[JSON records of objects]

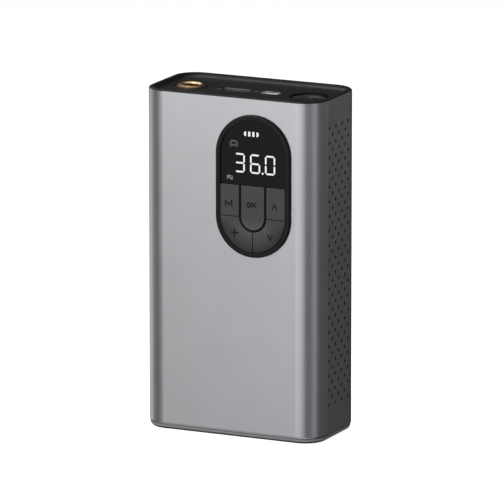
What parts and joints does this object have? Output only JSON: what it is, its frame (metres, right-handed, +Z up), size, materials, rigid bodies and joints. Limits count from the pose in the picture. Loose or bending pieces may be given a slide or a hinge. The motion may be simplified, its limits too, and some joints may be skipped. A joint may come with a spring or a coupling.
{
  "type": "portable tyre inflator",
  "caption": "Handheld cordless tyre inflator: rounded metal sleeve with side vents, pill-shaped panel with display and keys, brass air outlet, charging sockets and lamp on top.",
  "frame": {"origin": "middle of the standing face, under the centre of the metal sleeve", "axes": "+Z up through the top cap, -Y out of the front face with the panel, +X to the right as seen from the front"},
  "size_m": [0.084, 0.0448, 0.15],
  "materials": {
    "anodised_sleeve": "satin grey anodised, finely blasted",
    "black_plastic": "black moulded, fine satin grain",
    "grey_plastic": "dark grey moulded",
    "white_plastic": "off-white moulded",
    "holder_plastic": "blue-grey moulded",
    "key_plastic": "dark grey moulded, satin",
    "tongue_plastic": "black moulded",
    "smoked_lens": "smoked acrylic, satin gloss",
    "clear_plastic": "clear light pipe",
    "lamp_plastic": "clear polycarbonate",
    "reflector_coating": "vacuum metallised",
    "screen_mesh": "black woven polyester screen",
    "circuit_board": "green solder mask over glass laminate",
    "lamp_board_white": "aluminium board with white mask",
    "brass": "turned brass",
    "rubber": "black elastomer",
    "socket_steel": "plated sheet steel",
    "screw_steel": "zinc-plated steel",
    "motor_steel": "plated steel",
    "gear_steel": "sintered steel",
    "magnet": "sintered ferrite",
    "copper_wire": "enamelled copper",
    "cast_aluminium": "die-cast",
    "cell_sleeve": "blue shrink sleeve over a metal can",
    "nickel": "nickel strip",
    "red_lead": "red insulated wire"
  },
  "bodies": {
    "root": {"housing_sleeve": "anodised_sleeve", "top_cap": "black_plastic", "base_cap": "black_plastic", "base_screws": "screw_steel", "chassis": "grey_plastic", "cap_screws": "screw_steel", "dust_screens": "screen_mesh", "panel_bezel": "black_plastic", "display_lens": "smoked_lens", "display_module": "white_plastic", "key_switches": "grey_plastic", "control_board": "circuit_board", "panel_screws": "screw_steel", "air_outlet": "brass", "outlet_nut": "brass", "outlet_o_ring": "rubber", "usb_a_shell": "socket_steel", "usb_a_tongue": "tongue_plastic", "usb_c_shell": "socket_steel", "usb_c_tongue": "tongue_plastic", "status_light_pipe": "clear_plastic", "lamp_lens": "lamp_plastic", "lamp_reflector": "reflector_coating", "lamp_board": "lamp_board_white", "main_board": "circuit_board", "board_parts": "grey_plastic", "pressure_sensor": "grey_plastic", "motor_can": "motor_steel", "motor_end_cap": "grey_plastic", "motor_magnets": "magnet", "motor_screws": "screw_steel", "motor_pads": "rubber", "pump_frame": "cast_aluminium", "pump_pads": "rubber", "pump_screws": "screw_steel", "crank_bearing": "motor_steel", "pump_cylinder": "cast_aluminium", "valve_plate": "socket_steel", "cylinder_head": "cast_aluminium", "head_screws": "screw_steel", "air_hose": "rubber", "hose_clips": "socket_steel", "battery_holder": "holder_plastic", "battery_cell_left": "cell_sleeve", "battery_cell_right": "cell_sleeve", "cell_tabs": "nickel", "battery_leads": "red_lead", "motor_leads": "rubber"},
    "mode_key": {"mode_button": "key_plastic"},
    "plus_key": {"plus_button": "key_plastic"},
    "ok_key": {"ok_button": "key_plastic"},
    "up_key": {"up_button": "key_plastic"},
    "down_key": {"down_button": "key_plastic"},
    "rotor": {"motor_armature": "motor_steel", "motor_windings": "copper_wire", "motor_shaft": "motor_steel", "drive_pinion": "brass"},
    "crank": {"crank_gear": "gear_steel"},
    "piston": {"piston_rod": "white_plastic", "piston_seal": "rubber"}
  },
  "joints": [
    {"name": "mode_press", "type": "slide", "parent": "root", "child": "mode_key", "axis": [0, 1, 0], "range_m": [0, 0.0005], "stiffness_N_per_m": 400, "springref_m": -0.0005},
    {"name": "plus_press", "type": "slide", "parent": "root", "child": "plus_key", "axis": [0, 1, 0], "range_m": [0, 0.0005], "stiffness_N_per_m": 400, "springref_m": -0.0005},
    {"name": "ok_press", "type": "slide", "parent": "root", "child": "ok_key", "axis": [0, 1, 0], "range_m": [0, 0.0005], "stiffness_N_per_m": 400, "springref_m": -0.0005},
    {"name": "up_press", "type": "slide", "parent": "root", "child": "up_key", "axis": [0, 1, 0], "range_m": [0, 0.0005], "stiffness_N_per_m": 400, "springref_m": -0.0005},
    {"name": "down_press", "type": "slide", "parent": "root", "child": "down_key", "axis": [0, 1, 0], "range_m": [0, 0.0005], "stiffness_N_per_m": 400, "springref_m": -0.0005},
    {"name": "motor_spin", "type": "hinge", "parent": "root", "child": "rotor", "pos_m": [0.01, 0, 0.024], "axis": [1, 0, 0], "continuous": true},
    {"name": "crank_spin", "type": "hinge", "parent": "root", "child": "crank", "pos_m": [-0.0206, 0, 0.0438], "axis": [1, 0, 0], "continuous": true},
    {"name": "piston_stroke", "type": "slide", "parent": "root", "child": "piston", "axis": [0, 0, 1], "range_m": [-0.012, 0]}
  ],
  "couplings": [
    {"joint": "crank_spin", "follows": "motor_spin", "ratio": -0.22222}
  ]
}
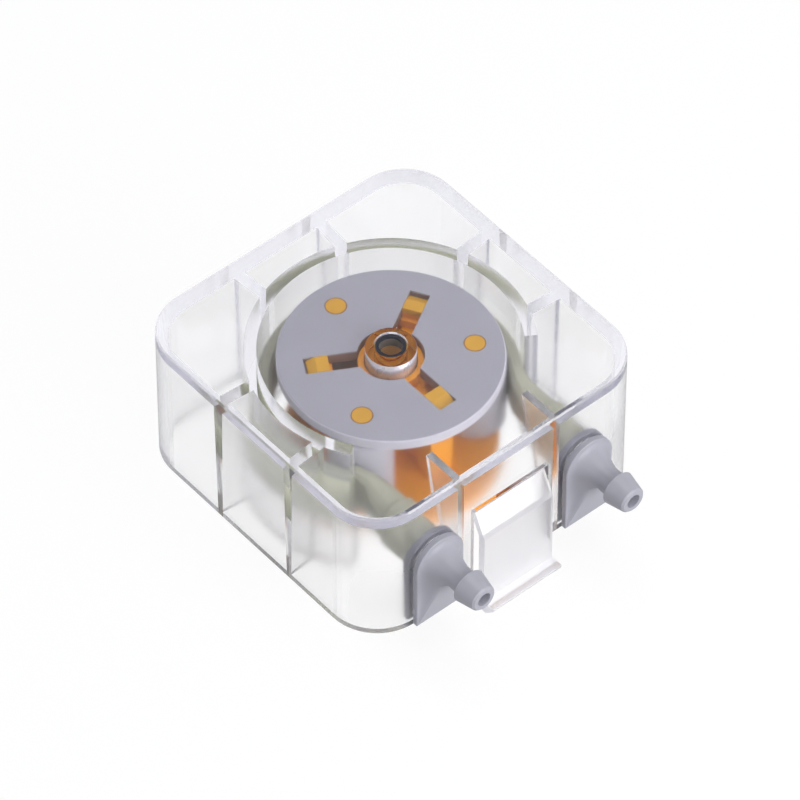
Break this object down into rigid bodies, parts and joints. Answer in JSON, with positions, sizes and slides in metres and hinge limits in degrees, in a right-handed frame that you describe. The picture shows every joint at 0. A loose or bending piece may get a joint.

- GOAL: Extract the data exactly as given.

- RESPONSE:
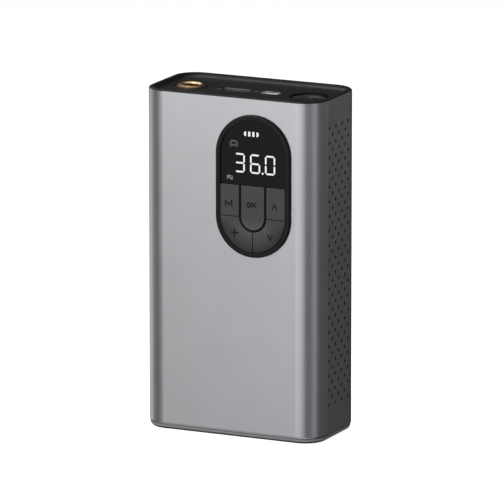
What parts and joints does this object have? Output only JSON: what it is, its frame (metres, right-handed, +Z up), size, materials, rigid bodies and joints. Limits count from the pose in the picture. Loose or bending pieces may be given a slide or a hinge. The motion may be simplified, its limits too, and some joints may be skipped. A joint may come with a spring or a coupling.
{
  "type": "portable tyre inflator",
  "caption": "Handheld cordless tyre inflator: rounded metal sleeve with side vents, pill-shaped panel with display and keys, brass air outlet, charging sockets and lamp on top.",
  "frame": {"origin": "middle of the standing face, under the centre of the metal sleeve", "axes": "+Z up through the top cap, -Y out of the front face with the panel, +X to the right as seen from the front"},
  "size_m": [0.084, 0.0448, 0.15],
  "materials": {
    "anodised_sleeve": "satin grey anodised, finely blasted",
    "black_plastic": "black moulded, fine satin grain",
    "grey_plastic": "dark grey moulded",
    "white_plastic": "off-white moulded",
    "holder_plastic": "blue-grey moulded",
    "key_plastic": "dark grey moulded, satin",
    "tongue_plastic": "black moulded",
    "smoked_lens": "smoked acrylic, satin gloss",
    "clear_plastic": "clear light pipe",
    "lamp_plastic": "clear polycarbonate",
    "reflector_coating": "vacuum metallised",
    "screen_mesh": "black woven polyester screen",
    "circuit_board": "green solder mask over glass laminate",
    "lamp_board_white": "aluminium board with white mask",
    "brass": "turned brass",
    "rubber": "black elastomer",
    "socket_steel": "plated sheet steel",
    "screw_steel": "zinc-plated steel",
    "motor_steel": "plated steel",
    "gear_steel": "sintered steel",
    "magnet": "sintered ferrite",
    "copper_wire": "enamelled copper",
    "cast_aluminium": "die-cast",
    "cell_sleeve": "blue shrink sleeve over a metal can",
    "nickel": "nickel strip",
    "red_lead": "red insulated wire"
  },
  "bodies": {
    "root": {"housing_sleeve": "anodised_sleeve", "top_cap": "black_plastic", "base_cap": "black_plastic", "base_screws": "screw_steel", "chassis": "grey_plastic", "cap_screws": "screw_steel", "dust_screens": "screen_mesh", "panel_bezel": "black_plastic", "display_lens": "smoked_lens", "display_module": "white_plastic", "key_switches": "grey_plastic", "control_board": "circuit_board", "panel_screws": "screw_steel", "air_outlet": "brass", "outlet_nut": "brass", "outlet_o_ring": "rubber", "usb_a_shell": "socket_steel", "usb_a_tongue": "tongue_plastic", "usb_c_shell": "socket_steel", "usb_c_tongue": "tongue_plastic", "status_light_pipe": "clear_plastic", "lamp_lens": "lamp_plastic", "lamp_reflector": "reflector_coating", "lamp_board": "lamp_board_white", "main_board": "circuit_board", "board_parts": "grey_plastic", "pressure_sensor": "grey_plastic", "motor_can": "motor_steel", "motor_end_cap": "grey_plastic", "motor_magnets": "magnet", "motor_screws": "screw_steel", "motor_pads": "rubber", "pump_frame": "cast_aluminium", "pump_pads": "rubber", "pump_screws": "screw_steel", "crank_bearing": "motor_steel", "pump_cylinder": "cast_aluminium", "valve_plate": "socket_steel", "cylinder_head": "cast_aluminium", "head_screws": "screw_steel", "air_hose": "rubber", "hose_clips": "socket_steel", "battery_holder": "holder_plastic", "battery_cell_left": "cell_sleeve", "battery_cell_right": "cell_sleeve", "cell_tabs": "nickel", "battery_leads": "red_lead", "motor_leads": "rubber"},
    "mode_key": {"mode_button": "key_plastic"},
    "plus_key": {"plus_button": "key_plastic"},
    "ok_key": {"ok_button": "key_plastic"},
    "up_key": {"up_button": "key_plastic"},
    "down_key": {"down_button": "key_plastic"},
    "rotor": {"motor_armature": "motor_steel", "motor_windings": "copper_wire", "motor_shaft": "motor_steel", "drive_pinion": "brass"},
    "crank": {"crank_gear": "gear_steel"},
    "piston": {"piston_rod": "white_plastic", "piston_seal": "rubber"}
  },
  "joints": [
    {"name": "mode_press", "type": "slide", "parent": "root", "child": "mode_key", "axis": [0, 1, 0], "range_m": [0, 0.0005], "stiffness_N_per_m": 400, "springref_m": -0.0005},
    {"name": "plus_press", "type": "slide", "parent": "root", "child": "plus_key", "axis": [0, 1, 0], "range_m": [0, 0.0005], "stiffness_N_per_m": 400, "springref_m": -0.0005},
    {"name": "ok_press", "type": "slide", "parent": "root", "child": "ok_key", "axis": [0, 1, 0], "range_m": [0, 0.0005], "stiffness_N_per_m": 400, "springref_m": -0.0005},
    {"name": "up_press", "type": "slide", "parent": "root", "child": "up_key", "axis": [0, 1, 0], "range_m": [0, 0.0005], "stiffness_N_per_m": 400, "springref_m": -0.0005},
    {"name": "down_press", "type": "slide", "parent": "root", "child": "down_key", "axis": [0, 1, 0], "range_m": [0, 0.0005], "stiffness_N_per_m": 400, "springref_m": -0.0005},
    {"name": "motor_spin", "type": "hinge", "parent": "root", "child": "rotor", "pos_m": [0.01, 0, 0.024], "axis": [1, 0, 0], "continuous": true},
    {"name": "crank_spin", "type": "hinge", "parent": "root", "child": "crank", "pos_m": [-0.0206, 0, 0.0438], "axis": [1, 0, 0], "continuous": true},
    {"name": "piston_stroke", "type": "slide", "parent": "root", "child": "piston", "axis": [0, 0, 1], "range_m": [-0.012, 0]}
  ],
  "couplings": [
    {"joint": "crank_spin", "follows": "motor_spin", "ratio": -0.22222}
  ]
}
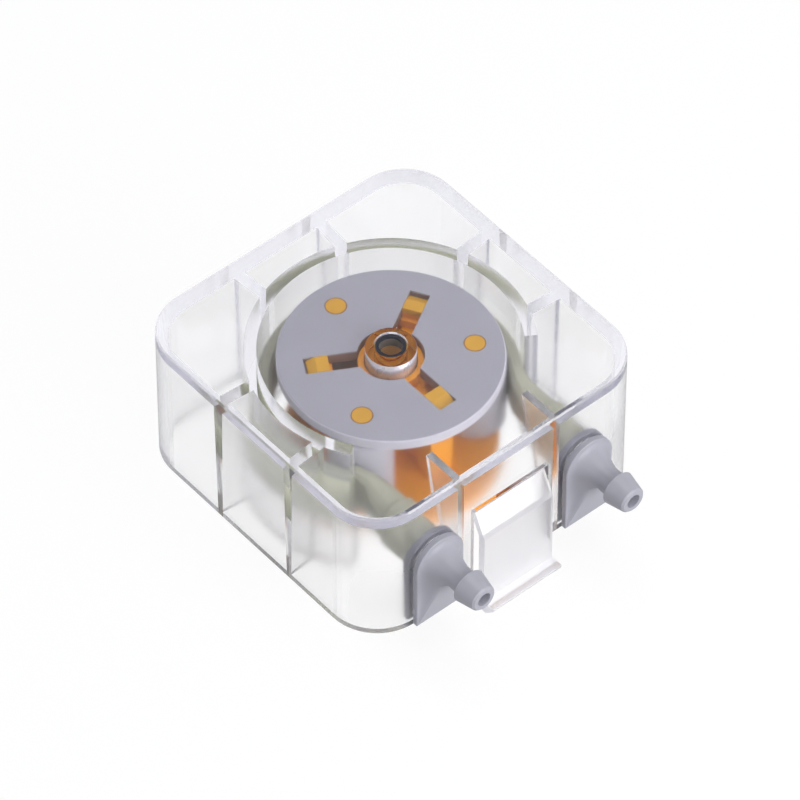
Break this object down into rigid bodies, parts and joints. Answer in JSON, with positions, sizes and slides in metres and hinge limits in degrees, in a right-handed frame that you describe. The picture shows every joint at 0. A loose or bending piece may get a joint.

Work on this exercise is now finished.